A second might be incitement to or promotion of discrimination based on race, color, gender, ethnicity, religion, or national origin. And the third might be incitement to or promotion of child pornography or other sexual abuse of children. Otherwise, the question of morality and public order varies dramatically around the world.  It’s a diverse, complicated world out there.  And it may not be — it should not be possible to state that there is a single standard of morality and public order around the world. So I am asking that staff come back with an express standard that’s constrained to stated norms, like the three I just listed, found and expressly in their national treaties.  We need clear lines of adjudication.  And I would be content with that kind of implementation.

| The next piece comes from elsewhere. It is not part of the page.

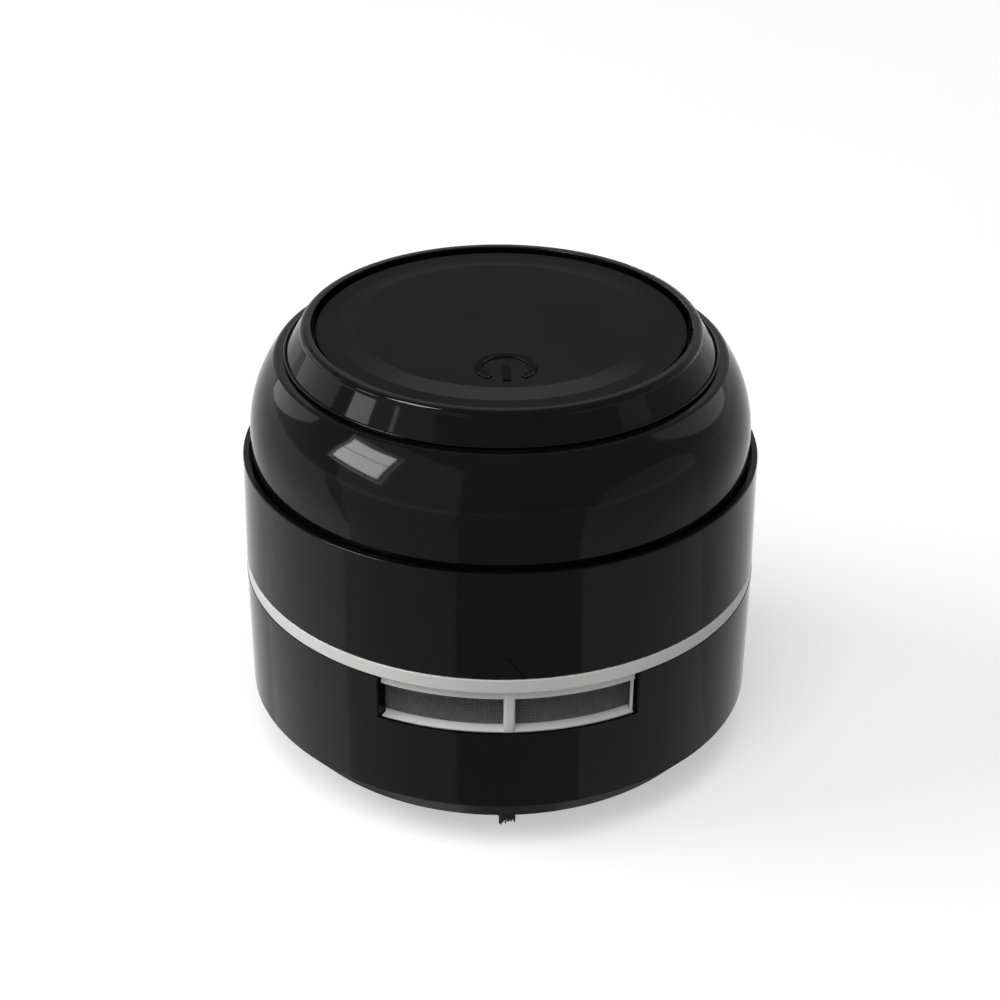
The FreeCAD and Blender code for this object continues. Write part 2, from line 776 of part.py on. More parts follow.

Another concern of mine is with — with this list of recommendations is recommendation 20 which says, “An application will be rejected if an expert panel determines that there is substantial opposition to it from a significant portion of the community to which the string may be explicitly or implicitly targeted.” It’s quite unclear how it’s all going to work out, whether any generic applicant could ever win over a community, could ever succeed in contention for a string over a community that says it’s a community.  And I look forward to many more details on this recommendation as well.

And finally — and I’m sorry to speak at such length but I think it’s an important moment.  Finally, I’m not happy with the idea that there will be auctions on strings for which there is more than one applicant.  And I note that the GNSO’s own recommendations on this subject don’t mention auctions.  And I hope the board will not adopt this approach. My bottom line is I will vote for this set of recommendations, and I hope that the implementation will be sensible. Thank you.

[ Applause ]

>>PETER DENGATE THRUSH:   Thank you, Susan.